Rominiecki hopes those exhibits are two of many more to come. “I think the community is really excited about Selby doing something new,” says Rominiecki, “and I think that there's a lot of momentum and energy.”


By the numbers
Selby Gardens

More than 20,000 plants, including 5,500 orchids and 3,500 bromeliads;

At least 12,500 live plants in 214 plant families;

About 111,000 dried and pressed specimens of tropical flora.

More than 124,000 books, periodicals, newsletters, botanical prints, drawings slide and digital images.

Source: Selby Gardens


Focus on Family
Selby Gardens has seen an uptick in memberships in recent years, and now has almost 11,000 members.

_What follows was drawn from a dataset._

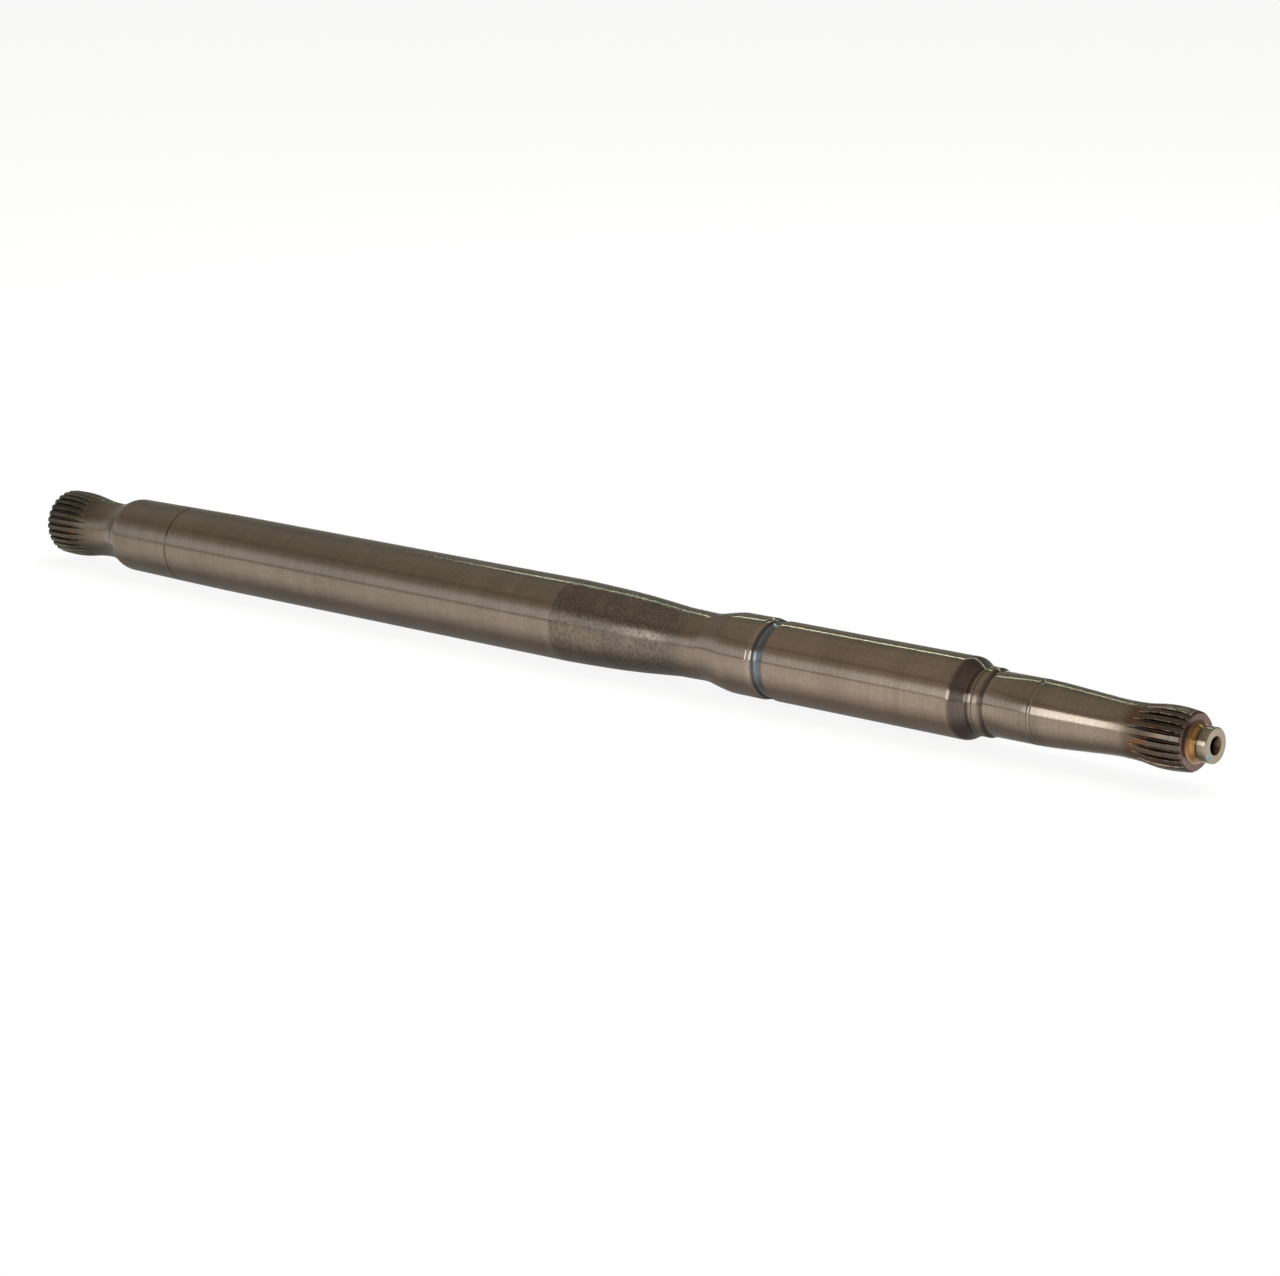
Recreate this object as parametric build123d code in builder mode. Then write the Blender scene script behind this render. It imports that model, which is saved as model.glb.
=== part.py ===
from build123d import *
from math import asin, cos, degrees, pi, radians, sin
import os

# Splined drive shaft, turned and ground from one steel bar. Millimetres.
# Stations run along the axis from the drive end face, as on a turner's drawing.
# The origin is the middle of the ground bearing journal, +X points to the nose.

# Drive end: crowned male spline, module 1
drive_teeth = 28
drive_tip_r = 14.92
drive_end_r = 14.70
drive_crown_at = 7.3
drive_floor_r = 13.70
drive_floor_crown_r = 263.0
drive_run_out_at = 28.3
drive_bevel = 0.5

# Neck, shoulder and collar behind the drive spline
neck_r = 12.62
neck_at = 34.3
shoulder_sweep = 25.0
hollow_r = 30.5
round_r = 11.5
ring_line_at = 87.4
collar_end_r = 16.98

# Barrel and waist
barrel_start = 115.0
barrel_end = 330.0
barrel_r = 17.25
waist_start = 394.0
waist_start_r = 13.94
waist_end = 405.5
waist_end_r = 13.79

# Land, clip groove and bearing journal
land_start = 421.5
land_r = 16.30
clip_lead_at = 435.2
clip_ledge_r = 15.85
clip_floor_at = 438.4
clip_floor_r = 15.15
journal_start = 443.2
journal_end = 534.0
journal_r = 16.0

# Spacer land, seal land and taper
spacer_start = 541.6
spacer_end = 546.4
spacer_r = 13.32
spacer_line_at = 543.5
seal_start = 548.6
seal_r = 12.55
seal_groove_at = 569.0
seal_end = 576.3
seal_end_r = 12.20
taper_end = 599.0
taper_end_r = 10.70

# Tail end: crowned male spline, module 1
tail_teeth = 22
tail_neck_at = 605.5
tail_neck_r = 10.48
tail_crown_at = 624.8
tail_tip_r = 11.82
tail_floor_r = 10.555
tail_floor_at = 616.0
tail_floor_crown_r = 1250.0
tail_run_out_at = 606.0
tail_face = 634.9
tail_bevel = 0.75

# Push-on stub at the nose, and the two centre holes
stub_ring_r = 8.05
stub_neck_r = 5.85
stub_collar_r = 6.72
stub_collar_at = 638.7
stub_end = 642.7
centre_mouth_r = 3.45
centre_pilot_r = 2.1
centre_depth = 13.0

journal_mid = (journal_start + journal_end) / 2

# Half sections lie in this plane: local x is the station, local y is the radius. It leans so
# that it passes through a solid tooth of both splines.
half_section = Plane(
    origin=(-journal_mid, 0, 0), x_dir=(1, 0, 0), z_dir=(0, -sin(radians(63)), -cos(radians(63)))
)

# Drive spline tooth space. Its section stands on a far axis below the crown, so turning it
# about that axis sweeps a floor that is crowned lengthwise and runs out at the neck.
drive_centre = (drive_crown_at - journal_mid, 0, drive_floor_r - drive_floor_crown_r)
drive_from = asin((-1.5 - drive_crown_at) / drive_floor_crown_r)
drive_to = asin((drive_run_out_at - drive_crown_at) / drive_floor_crown_r)
drive_plane = Plane(origin=drive_centre, x_dir=(0, 1, 0), z_dir=(cos(drive_from), 0, -sin(drive_from)))
drive_half_space = 0.25 * 2 * pi * drive_tip_r / drive_teeth
with BuildPart() as drive_cutter:
    with BuildSketch(drive_plane) as drive_space:
        with BuildLine():
            mouth = Line(
                (-drive_half_space - 0.25, drive_floor_crown_r + 1.75),
                (drive_half_space + 0.25, drive_floor_crown_r + 1.75),
            )
            flank = Line(mouth @ 1, (0.42, drive_floor_crown_r + 0.14))
            ThreePointArc(flank @ 1, (0, drive_floor_crown_r), (-0.42, drive_floor_crown_r + 0.14))
            Line((-0.42, drive_floor_crown_r + 0.14), mouth @ 0)
        make_face()
    revolve(axis=Axis(drive_centre, (0, 1, 0)), revolution_arc=degrees(drive_to - drive_from))

# Tail spline tooth space, swept the same way.
tail_centre = (tail_floor_at - journal_mid, 0, tail_floor_r - tail_floor_crown_r)
tail_from = asin((tail_run_out_at - tail_floor_at) / tail_floor_crown_r)
tail_to = asin((tail_face + 1.0 - tail_floor_at) / tail_floor_crown_r)
tail_plane = Plane(origin=tail_centre, x_dir=(0, 1, 0), z_dir=(cos(tail_from), 0, -sin(tail_from)))
tail_half_space = 0.215 * 2 * pi * tail_tip_r / tail_teeth
with BuildPart() as tail_cutter:
    with BuildSketch(tail_plane) as tail_space:
        with BuildLine():
            mouth = Line(
                (-tail_half_space - 0.25, tail_floor_crown_r + 1.75),
                (tail_half_space + 0.25, tail_floor_crown_r + 1.75),
            )
            flank = Line(mouth @ 1, (0.38, tail_floor_crown_r + 0.12))
            ThreePointArc(flank @ 1, (0, tail_floor_crown_r), (-0.38, tail_floor_crown_r + 0.12))
            Line((-0.38, tail_floor_crown_r + 0.12), mouth @ 0)
        make_face()
    revolve(axis=Axis(tail_centre, (0, 1, 0)), revolution_arc=degrees(tail_to - tail_from))

with BuildPart() as shaft:
    # Bar turned to its outside form, drive end face to tail spline face.
    with BuildSketch(half_section) as bar:
        with BuildLine():
            face = Line((0, 0), (0, drive_end_r - drive_bevel))
            bevel = Line(face @ 1, (drive_bevel, drive_end_r))
            crown = ThreePointArc(
                bevel @ 1, (drive_crown_at, drive_tip_r), (2 * drive_crown_at - drive_bevel, drive_end_r)
            )
            run_out = Spline(
                crown @ 1, (22.4, 13.47), (neck_at, neck_r), tangents=[crown % 1, (1, 0)]
            )
            hollow = JernArc(run_out @ 1, (1, 0), hollow_r, shoulder_sweep)
            shoulder = JernArc(hollow @ 1, hollow % 1, round_r, -shoulder_sweep)
            collar = Line(shoulder @ 1, (ring_line_at, collar_end_r))
            foot = Line(collar @ 1, (barrel_start, barrel_r))
            barrel = Line(foot @ 1, (barrel_end, barrel_r))
            waist_in = Spline(
                barrel @ 1,
                (352.0, 16.61),
                (371.0, 15.61),
                (386.0, 14.39),
                (waist_start, waist_start_r),
                tangents=[(1, -0.02), (1, -0.012)],
            )
            waist = Line(waist_in @ 1, (waist_end, waist_end_r))
            waist_out = Spline(
                waist @ 1, (413.1, 15.04), (land_start, land_r), tangents=[(1, -0.01), (1, 0.01)]
            )
            land = Line(waist_out @ 1, (journal_start, land_r))
            edge = Line(land @ 1, (journal_start, journal_r))
            journal = Line(edge @ 1, (journal_end, journal_r))
            ogee = Spline(
                journal @ 1,
                (535.5, 15.70),
                (537.0, 14.97),
                (538.6, 14.17),
                (540.1, 13.62),
                (spacer_start, spacer_r),
                tangents=[(1, -0.08), (1, -0.02)],
            )
            spacer = Line(ogee @ 1, (spacer_end, spacer_r))
            spacer_edge = Line(spacer @ 1, (spacer_end, seal_r))
            seal = Line(spacer_edge @ 1, (seal_groove_at, seal_r))
            ground = Line(seal @ 1, (seal_end, seal_end_r))
            taper = Line(ground @ 1, (taper_end, taper_end_r))
            tail_neck = Spline(
                taper @ 1,
                (tail_neck_at, tail_neck_r),
                (611.7, 10.60),
                (616.3, 11.09),
                (621.0, 11.69),
                (tail_crown_at, tail_tip_r),
                tangents=[taper % 1, (1, 0)],
            )
            tail_crown = JernArc(tail_neck @ 1, (1, 0), 62.0, -8.55)
            tail_chamfer = Line(tail_crown @ 1, (tail_face, (tail_crown @ 1).Y - tail_bevel))
            tail_end = Line(tail_chamfer @ 1, (tail_face, 0))
            centreline = Line(tail_end @ 1, face @ 0)
        make_face()
    revolve(axis=Axis.X)

    # Push-on stub: root ring, round-bottomed neck and collar.
    with BuildSketch(half_section) as stub:
        with BuildLine():
            ring = Line((tail_face - 1, stub_ring_r), (tail_face + 0.3, stub_ring_r))
            throat = ThreePointArc(ring @ 1, (tail_face + 0.8, 6.85), (tail_face + 1.9, 6.2))
            neck_floor = ThreePointArc(
                throat @ 1, (stub_collar_at - 0.8, stub_neck_r - 0.1), (stub_collar_at, stub_neck_r + 0.2)
            )
            Polyline(
                neck_floor @ 1,
                (stub_collar_at, stub_collar_r - 0.2),
                (stub_collar_at + 0.2, stub_collar_r),
                (stub_end - 0.35, stub_collar_r),
                (stub_end, stub_collar_r - 0.35),
                (stub_end, 0),
                (tail_face - 1, 0),
                ring @ 0,
            )
        make_face()
    revolve(axis=Axis.X)

    # Clip groove: rounded lead, ledge, floor, and a fillet under the sharp journal edge.
    with BuildSketch(half_section) as clip_groove:
        with BuildLine():
            lead = ThreePointArc(
                (clip_lead_at, land_r), (clip_lead_at + 0.55, land_r - 0.14), (clip_lead_at + 0.8, clip_ledge_r)
            )
            ledge = Line(lead @ 1, (clip_floor_at - 1.1, clip_ledge_r))
            drop = ThreePointArc(
                ledge @ 1, (clip_floor_at - 0.4, clip_ledge_r - 0.2), (clip_floor_at, clip_floor_r)
            )
            floor = Line(drop @ 1, (journal_start - 0.8, clip_floor_r))
            fillet_arc = ThreePointArc(
                floor @ 1, (journal_start - 0.24, clip_floor_r + 0.24), (journal_start, clip_floor_r + 0.8)
            )
            Polyline(
                fillet_arc @ 1, (journal_start, land_r + 1), (clip_lead_at, land_r + 1), lead @ 0
            )
        make_face()
    revolve(axis=Axis.X, mode=Mode.SUBTRACT)

    # Undercut where the spacer land drops to the seal land.
    with BuildSketch(half_section) as undercut:
        with BuildLine():
            rim = Line((spacer_end - 0.6, spacer_r), (spacer_end, spacer_r - 0.35))
            hollow_floor = ThreePointArc(
                rim @ 1, (spacer_end + 1.1, seal_r - 0.32), (seal_start, seal_r)
            )
            Polyline(
                hollow_floor @ 1, (seal_start, spacer_r + 1), (spacer_end - 0.6, spacer_r + 1), rim @ 0
            )
        make_face()
    revolve(axis=Axis.X, mode=Mode.SUBTRACT)

    # Fine turned lines: on the collar, on the spacer land and beside the seal land.
    with BuildSketch(half_section) as fine_lines:
        with Locations((ring_line_at, collar_end_r + 0.30)):
            Circle(0.55)
        with Locations((spacer_line_at, spacer_r + 0.12)):
            Circle(0.40)
        with Locations((seal_groove_at, seal_r + 0.75)):
            Circle(1.15)
    revolve(axis=Axis.X, mode=Mode.SUBTRACT)

    # Centre holes the shaft was turned between, one in each end.
    with Locations(Pos(stub_end - journal_mid, 0, 0) * Rot(0, 90, 0)):
        CounterSinkHole(
            radius=centre_pilot_r,
            counter_sink_radius=centre_mouth_r,
            depth=centre_depth,
            counter_sink_angle=60,
        )
    with Locations(Pos(-journal_mid, 0, 0) * Rot(0, -90, 0)):
        CounterSinkHole(
            radius=centre_pilot_r,
            counter_sink_radius=centre_mouth_r,
            depth=centre_depth,
            counter_sink_angle=60,
        )

    # Tooth spaces. Both splines are cut in step, with one space of each on the same line.
    space_line = -84.5
    add(
        [drive_cutter.part.rotate(Axis.X, -space_line + k * 360 / drive_teeth) for k in range(drive_teeth)],
        mode=Mode.SUBTRACT,
    )
    add(
        [tail_cutter.part.rotate(Axis.X, -space_line + k * 360 / tail_teeth) for k in range(tail_teeth)],
        mode=Mode.SUBTRACT,
    )

shaft.part.label = "shaft"
os.makedirs("parts", exist_ok=True)
export_step(shaft.part, "parts/shaft.step")
print("volume", round(shaft.part.volume), "solids", len(shaft.part.solids()), "box", shaft.part.bounding_box())
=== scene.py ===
import math

import bpy
import numpy as np
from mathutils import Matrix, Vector


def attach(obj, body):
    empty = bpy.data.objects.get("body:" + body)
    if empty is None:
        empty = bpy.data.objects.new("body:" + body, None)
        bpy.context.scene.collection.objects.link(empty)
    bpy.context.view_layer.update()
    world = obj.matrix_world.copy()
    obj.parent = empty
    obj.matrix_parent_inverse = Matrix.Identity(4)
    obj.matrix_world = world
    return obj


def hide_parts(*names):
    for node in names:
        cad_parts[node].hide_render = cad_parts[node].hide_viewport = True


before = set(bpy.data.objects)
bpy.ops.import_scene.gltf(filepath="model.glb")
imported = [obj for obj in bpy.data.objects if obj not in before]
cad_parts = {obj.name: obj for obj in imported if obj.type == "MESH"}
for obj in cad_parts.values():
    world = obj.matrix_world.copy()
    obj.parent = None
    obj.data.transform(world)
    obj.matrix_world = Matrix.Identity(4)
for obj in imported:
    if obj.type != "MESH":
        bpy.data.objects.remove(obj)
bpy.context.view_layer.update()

# ---------------------------------------------------------------- the shaft
# One bar of alloy steel, turned between centres, splined at both ends and ground on its
# journals. It is a single surface carried round the axis, from the bottom of one centre hole
# to the bottom of the other.

MM = 0.001
JOURNAL_MID = 488.6  # mm from the drive end face to the middle of the seal journal, at X = 0
NECK_END = (34.3, 12.62)  # mm, station and radius where the drive neck meets its shoulder
HOLLOW, ROUND, SHOULDER_ARC = 30.5, 11.5, 25  # the shoulder's two radii in mm, and degrees
HOLE_POINTS = 4  # outline points inside each centre hole
DENSE = 4000  # points along a smooth run, before it is thinned to rings
RING_TURN = 5.0  # degrees that an outline may turn from one ring to the next


def spread(dense, radius, finest):
    """Thins a dense outline to rings, as columns of station and radius.

    A ring is due after each RING_TURN of turn or each finest mm of length, and the two
    shares are added up along the outline.
    """
    lean = np.arctan2(np.diff(radius), np.diff(dense))
    turn = np.abs(np.diff(lean, prepend=lean[0]))
    cost = turn / math.radians(RING_TURN) + np.diff(dense) / finest
    travel = np.concatenate([[0.0], np.cumsum(cost)])
    rings = max(2, int(math.ceil(travel[-1])) + 1)
    stations = np.interp(np.linspace(0, travel[-1], rings), travel, dense)
    return np.column_stack([stations, np.interp(stations, dense, radius)])


def smooth_run(knots, finest, start_slope, end_slope):
    """Rings along a smooth turned outline through its knots.

    Each gap between knots is a cubic: at its ends it takes the knots' radii, and slopes that
    are the mean of the neighbouring chords, weighted by the other chord's length.
    """
    x, r = np.array(knots, float).T
    width = np.diff(x)
    chord = np.diff(r) / width
    slope = np.empty_like(x)
    slope[1:-1] = (chord[:-1] * width[1:] + chord[1:] * width[:-1]) / (width[1:] + width[:-1])
    slope[0], slope[-1] = start_slope, end_slope
    dense = np.linspace(x[0], x[-1], DENSE)
    i = np.clip(np.searchsorted(x, dense, side="right") - 1, 0, len(x) - 2)
    w = width[i]
    t = (dense - x[i]) / w
    radius = (
        (2 * t**3 - 3 * t**2 + 1) * r[i]
        + (t**3 - 2 * t**2 + t) * w * slope[i]
        + (3 * t**2 - 2 * t**3) * r[i + 1]
        + (t**3 - t**2) * w * slope[i + 1]
    )
    return spread(dense, radius, finest)


def arc_run(centre, size, start, end, rings):
    """Rings on a fillet: the centre plus a spoke of its size, turned from start to end degrees."""
    turn = np.radians(np.linspace(start, end, rings))
    return np.column_stack([centre[0] + size * np.cos(turn), centre[1] + size * np.sin(turn)])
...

The addition of the Ann Goldstein Children's Rainforest Garden in November 2013 is a catalyst for the membership surge, especially for families. “We went from having almost no family members to more than 1,000 family member households,” says Selby President and CEO Jennifer Rominiecki. “So we have this really wonderful young family demographic that's new and thriving. It's really adding to the vitality of the organization.”

To keep the relationship strong with that group, Selby Gardens added events and programming, such as summer Splashing Saturdays and a Halloween “Spooktacular.”